Asymptotic Recovery in Fourier Spectral Methods for the Schrödinger Equation with Point Singularities

This paper studies the Fourier spectral method (FSM) for the Schrödinger equation with singular potentials V in H^s, where s > max\{d/2-2,-1\} and d denotes the spatial dimension. This setting includes a broad class of singular potentials, such as the 3D Coulomb potential and the 1D Dirac-delta potential. First, we combine the Feshbach-Schur map with a refined perturbation argument to derive sharp convergence orders for FSM, yielding order 2s+2 for eigenvalues and order s+1 for eigenfunctions in the H¹ norm. More importantly, the H¹ error with respect to the projected eigenfunction converges with a higher order s+1+b, where b=min\{s+2-d/2-varepsilon, s+1, 2\}>0 for arbitrarily small varepsilon>0, revealing a super-convergence phenomenon.
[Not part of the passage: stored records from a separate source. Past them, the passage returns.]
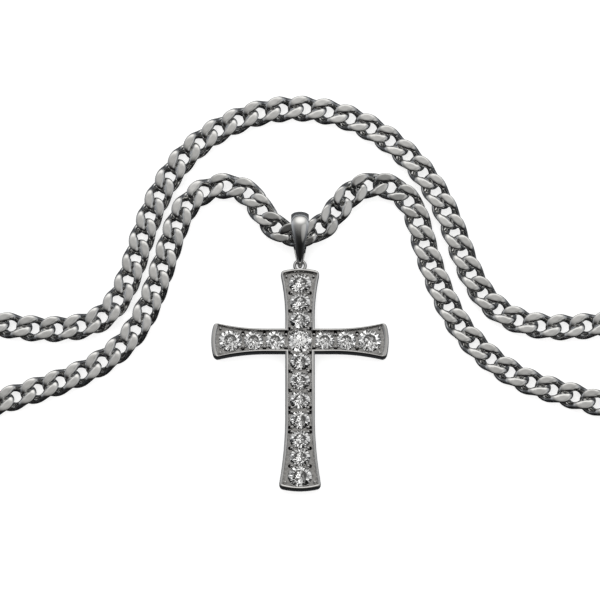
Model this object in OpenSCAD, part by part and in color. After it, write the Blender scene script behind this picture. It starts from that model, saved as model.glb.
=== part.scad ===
/* [Cross] */
// Distance from arm end to arm end
cross_w = 28.3; // [26.5:0.1:36]
// From the middle of the crossing to the top edge
top_reach = 11.84; // [11.6:0.02:16]
// From the middle of the crossing to the foot edge
foot_reach = 24.4; // [24:0.1:32]
// Thickness from the back to the front of the rim
cross_t = 2.5; // [2.4:0.05:4]
// Width of the upright where it is straight
post_w = 4.7; // [4.5:0.1:6.5]
// Height of the crossbeam where it is straight
beam_h = 3.9; // [3.85:0.05:6]
// Width of the flared top end
top_w = 6.4; // [5.6:0.1:9]
// Width of the flared foot
foot_w = 6.8; // [5.6:0.1:10]
// Height of the flared arm ends
arm_h = 5.9; // [4.8:0.1:8]
// Length of the flare at the top
top_flare = 8; // [5:0.1:9]
// Length of the flare at the foot
foot_flare = 12; // [7:0.1:18]
// Length of the flare at each arm end
arm_flare = 8.5; // [5:0.1:11]
// How far each end bows out past its corners
cap_rise = 0.45; // [0.1:0.05:1]
// How far the rounding of each end corner reaches along its two edges
corner_r = 0.7; // [0.3:0.05:1]
// Width of the rim along the upright
post_rim = 0.55; // [0.3:0.05:0.65]
// Width of the rim along the crossbeam
beam_rim = 0.46; // [0.3:0.02:0.48]
// Width of the rim across the top and the foot
foot_rim = 0.5; // [0.3:0.05:0.7]
// Width of the rim across the arm ends
arm_rim = 0.72; // [0.4:0.02:1]
// Depth of the channel that the stones lie in
channel_d = 0.55; // [0.3:0.05:0.9]

/* [Stones] */
// Diameter of the stone at the crossing
centre_d = 3.8; // [3:0.05:4]
// Diameter of the stones along the bars
mid_d = 2.8; // [2.4:0.05:2.85]
// Diameter of the stone in the top end
top_d = 3.1; // [2.6:0.05:3.3]
// Diameter of the stones in the arm ends
arm_d = 3.35; // [2.8:0.05:3.5]
// Diameter of the stone in the foot
foot_d = 3.25; // [2.8:0.05:3.5]
// How far the centre stone's table stands above the rim
centre_proud = 0.12; // [0:0.02:0.5]
// How far the other tables stand above the rim
stone_proud = 0.04; // [0:0.02:0.3]
// Least room between two stones
stone_gap = 0.1; // [0.06:0.01:0.3]
// Clearance between a stone and its seat
seat_clear = 0.05; // [0.03:0.01:0.1]
// Radius of the beads that hold the stones
bead_r = 0.3; // [0.2:0.02:0.34]

/* [Bail] */
// Length of the bail from tip to top
bail_l = 8.85; // [8.8:0.05:11]
// Depth of the bail from back to front
bail_depth = 5.4; // [5.4:0.1:7]
// Width of the bail at its broad end
bail_w = 2.95; // [2:0.05:4]
// Width of the bail at its tip
bail_tip_w = 0.66; // [0.4:0.02:0.7]
// Thickness of the strap at the broad end
bail_wall = 0.7; // [0.5:0.05:0.75]
// Thickness of the strap at the tip
tip_wall = 0.5; // [0.3:0.05:0.5]
// Radius of the ring's wire on the cross
ring_wire_r = 0.25; // [0.2:0.01:0.26]
// Radius of the ring's hole
ring_hole_r = 0.6; // [0.6:0.02:0.9]
// Clearance between the tip of the bail and the ring
ring_clear = 0.25; // [0.15:0.01:0.3]

/* [Chain] */
// Number of link places round the whole chain, with those that the clasp takes
link_places = 121; // [120:1:122]
// Width of the chain
chain_w = 4.1; // [3.7:0.05:4.2]
// Thickness of the chain between its two cut faces
chain_t = 2.04; // [1.9:0.02:2.2]
// Radius of the links' wire
wire_r = 0.52; // [0.4:0.01:0.54]
// How far each end of a link reaches past its neighbour's wire
link_play = 0.25; // [0.15:0.01:0.3]
// How far a link's wire rises and dips from its middle plane
link_wave = 0.92; // [0.88:0.01:1]
// Width of the clasp
clasp_w = 4.4; // [3.6:0.1:6]
// Thickness of the clasp
clasp_t = 1.8; // [1.2:0.1:2]
// Radius of the clasp's corners
clasp_r = 1.2; // [0.4:0.1:1.8]

/* [Hidden] */
// The four rows of stones run from the crossing to the ends: right, top, left and bottom
row_names = ["right", "top", "left", "bottom"];
row_counts = [3, 3, 3, 7];
row_angles = [0, 90, 180, 270];

metal = "gainsboro";
gem = "aliceblue";
flare_steps = 8;
corner_steps = 4;
cap_steps = 4;
belt_steps = 18;
round_sides = 48;
bead_sides = 24;
eps = 0.01;

// Shares of the free length that open between the stones of a row, the last one at its end
row_shares = [
    [0.25, 0.25, 0.25, 0.25],
    [0.15, 0.15, 0.2, 0.5],
    [0.25, 0.25, 0.25, 0.25],
    [0.02, 0.22, 0.22, 0.32, 0.22, 0, 0, 0]
];
// Pairs of beads after each stone of a row, counted from the centre stone
row_beads = [
    [1, 1, 1],
    [1, 1, 1],
    [1, 1, 1],
    [1, 1, 1, 2, 2, 1, 1]
];
bead_twin = 0.36;
bead_inset = 0.5;
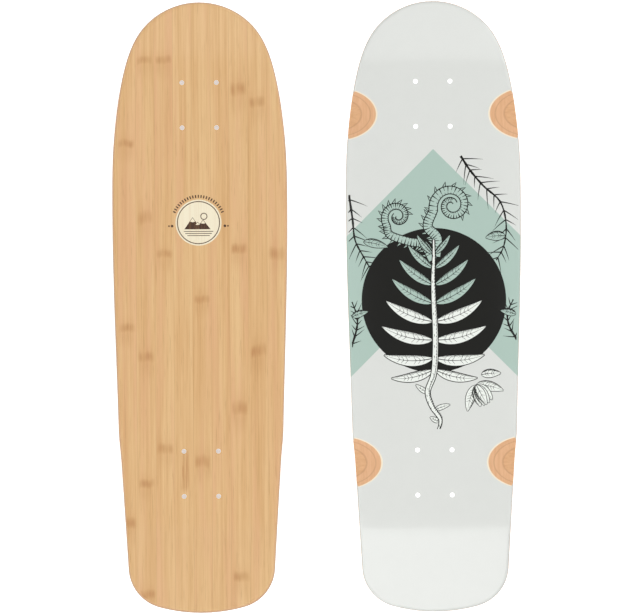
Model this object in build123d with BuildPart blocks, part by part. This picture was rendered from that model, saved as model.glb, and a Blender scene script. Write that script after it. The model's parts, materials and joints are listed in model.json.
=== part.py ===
"""A skateboard deck: seven plies pressed to a shallow bowl with a kicked nose and tail.

The top ply is edge-glued bamboo strips and the six below it are maple. X runs along the board
with the nose at +X, and Z is up through the riding face. The origin is midway between the two
truck hole patterns, on the flat of the underside.
"""

from build123d import *
import math
import os

# ---------------------------------------------------------------- driving sizes, mm and degrees

# Truck holes
pitch_along = 53.975  # 2 1/8 in, along the board
pitch_across = 41.275  # 1 5/8 in, across it
wheelbase = 387.35  # 15 1/4 in, from the inner holes of one truck to those of the other
hole_diameter = 5.6  # clears a 10-32 bolt

# Outline from above
deck_width = 209.6  # at the widest
nose_length = 96.0  # outer front holes to the tip of the nose
tail_length = 139.5  # outer rear holes to the tip of the tail
nose_radius = 88.0
nose_sweep = 44.0  # the nose's arc turns through this on each side of the centre line
shoulder_back = 80.0  # tip of the nose to the shoulder
shoulder_inset = 15.4  # how far in from the widest the shoulder lies
cheek_back = 150.0  # tip of the nose to the cheek, between the shoulder and the widest place
cheek_inset = 3.8
widest_ahead = 98.0  # the widest place, ahead of the board's middle
waist_ahead = 26.0  # the waist at the rear wheels starts this far ahead of the inner rear holes
waist_inset = 6.2  # how far in from the widest the waist starts
waist_length = 38.0
waist_step = 3.1  # how far the outline steps in along the waist
waist_taper = 1.4  # the flank leans in by this where the waist starts
tail_taper = 3.5  # and by this behind it
tail_corner_radius = 50.0
tail_end_radius = 190.0

# Plies, from the top down
bamboo_thickness = 1.5
strip_width = 22.4  # of each bamboo strip
strip_shift = 1.9  # middle of a strip, to the right of the centre line
narrowest_strip = 4.0  # an edge strip that would be narrower stays part of its neighbour
maple_thickness = 1.55
maple_plies = ["upper_core_ply", "upper_cross_ply", "middle_core_ply",
               "lower_cross_ply", "lower_core_ply", "back_ply"]

# Moulded shape of the underside
belly_width = 76.0  # the flat down the middle
concave_rise = 9.0  # rails above the belly, at the widest
nose_angle = 13.0
nose_bend_start = 16.0  # outer front holes to the start of the nose's bend
tail_angle = 18.0
tail_bend_start = 22.0  # outer rear holes to the start of the tail's bend
bend_radius = 110.0

# Rails and wheel wells
rail_radius = 4.0
well_length = 62.0  # along the rail
well_depth = 4.5  # at the rail
well_reach = 33.0  # in from the rail
well_offset = 12.0  # from the middle of a truck's holes towards the middle of the board

spare = 20.0  # how far blanks and cutters reach past the board
upright = 0.2  # the normal of a side face rises less than this, that of any other face more

# -------------------------------------------------------------------------------- derived sizes

half_width = deck_width / 2
inner_hole_x = wheelbase / 2
outer_hole_x = inner_hole_x + pitch_along
truck_x = (inner_hole_x + outer_hole_x) / 2
nose_x = outer_hole_x + nose_length
tail_x = -outer_hole_x - tail_length
thickness = bamboo_thickness + maple_thickness * len(maple_plies)

belly_half = belly_width / 2
concave_span = half_width - belly_half
concave_radius = (concave_span**2 + concave_rise**2) / (2 * concave_rise)
curl = math.degrees(math.asin((concave_span + spare) / (concave_radius - thickness)))

nose_bend_x = outer_hole_x + nose_bend_start
tail_bend_x = -outer_hole_x - tail_bend_start
nose_run = nose_x + spare - nose_bend_x
tail_run = tail_bend_x - tail_x + spare
tallest_kick = max(
    nose_run * math.tan(math.radians(nose_angle)), tail_run * math.tan(math.radians(tail_angle))
)

# the kicks and the rails all end below this height
headroom = tallest_kick + 2 * concave_rise + thickness + spare


def underside_height(y):
    """Height of the underside above the belly, at a distance from the centre line."""
    out = max(y - belly_half, 0)
    return concave_radius - math.sqrt(concave_radius**2 - out**2)


# -------------------------------------------------------------------------------------- outline


def heading(taper):
    """Direction along the left flank towards the tail, leaning in by an angle."""
    return (-math.cos(math.radians(taper)), -math.sin(math.radians(taper)))


shoulder = (nose_x - shoulder_back, half_width - shoulder_inset)
cheek = (nose_x - cheek_back, half_width - cheek_inset)
widest = (widest_ahead, half_width)
waist_start = (waist_ahead - inner_hole_x, half_width - waist_inset)
waist_end = (waist_start[0] - waist_length, waist_start[1] - waist_step)

with BuildSketch() as outline:
    with BuildLine():
        nose_arc = CenterArc((nose_x - nose_radius, 0), nose_radius, 0, nose_sweep)
        nose_flank = Spline(
            nose_arc @ 1, shoulder, cheek, widest, tangents=[nose_arc % 1, heading(0)]
        )
        middle_flank = Spline(widest, waist_start, tangents=[heading(0), heading(waist_taper)])
        waist = Spline(
            waist_start, waist_end, tangents=[heading(waist_taper), heading(tail_taper)]
        )
        tail_circle = CenterArc(
            (tail_x + tail_end_radius, 0), tail_end_radius, 90, 90, mode=Mode.PRIVATE
        )
        tail_flank = IntersectingLine(waist_end, heading(tail_taper), tail_circle)
        RadiusArc(tail_flank @ 1, (tail_x, 0), -tail_end_radius)
        mirror(about=Plane.XZ)
    make_face()
    rearmost = outline.vertices().sort_by(Axis.X)[:2]
    fillet(rearmost, radius=tail_corner_radius)


def half_width_at(x):
    """Half the outline's width at a place along the board."""
    across = outline.face().intersect(Edge.make_line((x, 0), (x, deck_width)))
    return across.edges()[0].bounding_box().max.Y


# --------------------------------------------------------------------------------- pressed shape


def pressed_sheet(low, high):
    """A sheet bent as the deck is, between two heights above the underside, with spare all round."""
    with BuildPart() as sheet:
        with BuildSketch(Plane((nose_bend_x, 0, 0), x_dir=(0, 1, 0), z_dir=(1, 0, 0))):
            with BuildLine():
                lower_flat = Line((0, low), (belly_half, low))
                lower_curl = JernArc(lower_flat @ 1, lower_flat % 1, concave_radius - low, curl)
                upper_flat = Line((0, high), (belly_half, high))
                upper_curl = JernArc(upper_flat @ 1, upper_flat % 1, concave_radius - high, curl)
                Line(lower_curl @ 1, upper_curl @ 1)
                mirror(about=Plane.YZ)
            make_face()
        extrude(amount=tail_bend_x - nose_bend_x)
        for end, bend_x, angle, run in (
            (-1, nose_bend_x, -nose_angle, nose_run),
            (0, tail_bend_x, tail_angle, tail_run),
        ):
            revolve(
                sheet.faces().sort_by(Axis.X)[end],
                axis=Axis((bend_x, 0, bend_radius), (0, 1, 0)),
                revolution_arc=angle,
            )
            extrude(sheet.faces().sort_by(Axis.X)[end], amount=run)
    return sheet.part


# ------------------------------------------------------------------------------------ wheel wells

drum_radius = (well_length**2 / 4 + well_depth**2) / (2 * well_depth)

with BuildPart() as drums:
    for well_x in (truck_x - well_offset, well_offset - truck_x):
        rail_y = half_width_at(well_x)
        start_y = rail_y - well_reach
        climb = underside_height(rail_y) + well_depth - underside_height(start_y)
        lean = math.atan2(climb, well_reach)
        along = Vector(0, math.cos(lean), math.sin(lean))
        below = Vector(0, math.sin(lean), -math.cos(lean))
        top_of_drum = Vector(well_x, start_y, underside_height(start_y))
        with BuildSketch(Plane(origin=top_of_drum + below * drum_radius, z_dir=along)):
            Circle(drum_radius)
        extrude(amount=well_reach + spare)
    mirror(about=Plane.XZ)

# ------------------------------------------------------------------------------ the whole board

with BuildPart() as board:
    add(pressed_sheet(0, thickness))
    extrude(outline.sketch, amount=headroom, mode=Mode.INTERSECT)
    side_faces = board.faces().filter_by(lambda face: abs(face.normal_at().Z) < upright)
    fillet(side_faces.edges().filter_by(Axis.Z, reverse=True), radius=rail_radius)
    for side in (-1, 1):
        with Locations((side * truck_x, 0, 0)):
            with GridLocations(pitch_along, pitch_across, 2, 2):
                Hole(hole_diameter / 2)
    add(drums.part, mode=Mode.SUBTRACT)

# ------------------------------------------------------------------------------------- the plies


os.makedirs("parts", exist_ok=True)

ply_top = thickness - bamboo_thickness

for name in maple_plies:
    with BuildPart() as ply:
        add(board.part)
        add(pressed_sheet(ply_top - maple_thickness, ply_top), mode=Mode.INTERSECT)
    ply.part.label = name
    export_step(ply.part, f"parts/{name}.step")
    ply_top -= maple_thickness

with BuildPart() as bamboo_ply:
    add(board.part)
    add(pressed_sheet(thickness - bamboo_thickness, thickness), mode=Mode.INTERSECT)

# the seams lie half a strip to each side of the middle strip's centre, then a strip apart
outermost_seam = half_width - narrowest_strip
first = math.ceil((strip_shift - outermost_seam) / strip_width - 0.5)
last = math.floor((strip_shift + outermost_seam) / strip_width - 0.5)
seams = [(step + 0.5) * strip_width - strip_shift for step in range(first, last + 1)]
sides = [-half_width - spare, *seams, half_width + spare]

for number, (right, left) in enumerate(zip(sides, sides[1:]), start=1):
    with BuildPart() as strip:
        add(bamboo_ply.part)
        with BuildSketch():
            with Locations(((nose_x + tail_x) / 2, (right + left) / 2)):
                Rectangle(nose_x - tail_x + spare, left - right)
        extrude(amount=headroom, mode=Mode.INTERSECT)
    strip.part.label = f"bamboo_strip_{number:02d}"
    export_step(strip.part, f"parts/{strip.part.label}.step")
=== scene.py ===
import json
import math

import bmesh
import bpy
import numpy as np
from mathutils import Matrix, Vector
from mathutils.geometry import delaunay_2d_cdt


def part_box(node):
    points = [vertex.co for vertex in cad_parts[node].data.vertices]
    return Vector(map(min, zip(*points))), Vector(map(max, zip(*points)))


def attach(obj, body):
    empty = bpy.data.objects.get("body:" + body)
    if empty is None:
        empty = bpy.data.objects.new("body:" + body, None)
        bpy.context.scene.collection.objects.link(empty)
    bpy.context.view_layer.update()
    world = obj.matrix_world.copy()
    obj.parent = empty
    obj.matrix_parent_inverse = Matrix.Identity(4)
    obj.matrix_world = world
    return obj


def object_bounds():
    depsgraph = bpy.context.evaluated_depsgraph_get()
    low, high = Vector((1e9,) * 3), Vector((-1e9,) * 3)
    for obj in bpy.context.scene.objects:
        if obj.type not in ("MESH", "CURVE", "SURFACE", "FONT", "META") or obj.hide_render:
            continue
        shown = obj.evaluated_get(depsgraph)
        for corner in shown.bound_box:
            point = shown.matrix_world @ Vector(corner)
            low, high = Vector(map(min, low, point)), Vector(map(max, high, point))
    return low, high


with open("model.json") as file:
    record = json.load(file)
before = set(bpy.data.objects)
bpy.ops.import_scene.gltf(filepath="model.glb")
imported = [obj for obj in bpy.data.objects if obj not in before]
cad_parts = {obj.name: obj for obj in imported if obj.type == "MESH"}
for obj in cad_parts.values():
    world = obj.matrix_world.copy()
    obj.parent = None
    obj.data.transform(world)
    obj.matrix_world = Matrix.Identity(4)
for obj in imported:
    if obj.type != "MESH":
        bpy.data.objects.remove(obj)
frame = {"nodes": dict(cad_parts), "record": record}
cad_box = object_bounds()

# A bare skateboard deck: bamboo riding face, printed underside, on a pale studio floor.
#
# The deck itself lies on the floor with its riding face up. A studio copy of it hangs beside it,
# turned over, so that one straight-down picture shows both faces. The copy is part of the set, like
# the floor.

MM = 0.001

# ------------------------------------------------------------------- the deck's sizes, in metres

mounts = {mount["name"]: mount for mount in frame["record"]["mounts"]}
TOP_Z = mounts["riding_face"]["pos_m"][2]
DECK_WIDTH = cad_box[1].y - cad_box[0].y
BAMBOO_THICKNESS = 1.5 * MM
MAPLE_PLIES = 6
PLY = (TOP_Z - BAMBOO_THICKNESS) / MAPLE_PLIES
BEND_X = 262 * MM  # the board is straight for this far each way from its middle

# the moulded shape of the underside, as in the CAD model
BELLY_HALF = 38 * MM
CONCAVE_RISE = 9 * MM
CONCAVE_SPAN = DECK_WIDTH / 2 - BELLY_HALF
CONCAVE_RADIUS = (CONCAVE_SPAN**2 + CONCAVE_RISE**2) / (2 * CONCAVE_RISE)

STRIPS = sorted(name for name in frame["nodes"] if name.startswith("bamboo_strip"))
CROSS_PLIES = ("upper_cross_ply", "lower_cross_ply")
LONG_PLIES = ("upper_core_ply", "middle_core_ply", "lower_core_ply")


def linear(red, green, blue, alpha=1.0):
    """A colour given as 0 to 255 on a screen, as the linear colour that shaders take."""

    def channel(value):
        value /= 255
        return value / 12.92 if value <= 0.04045 else ((value + 0.055) / 1.055) ** 2.4

    return (channel(red), channel(green), channel(blue), alpha)


# ---------------------------------------------------------------------------------- shader nodes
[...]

Second, in the presence of potentials with isolated point singularities, we develop an asymptotic-recovery (AR) technique to post-process the FSM solutions. The resulting method, dubbed AR-FSM, fully exploits the super-convergence property and achieves convergence orders 2s+2+2b for eigenvalues and s+1+b for eigenfunctions in the H¹ norm, while the AR post-processing requires only a computational cost that is linear in the number of FSM degrees of freedom. The analysis introduces a rigorous definition of point singularities and develops a foundational framework for their study. It further establishes an asymptotic expansion of eigenfunctions consisting of a regular component in H^s+4 together with d+1 asymptotic functions associated with each singular point. Numerical experiments confirm the sharpness of these theoretical bounds.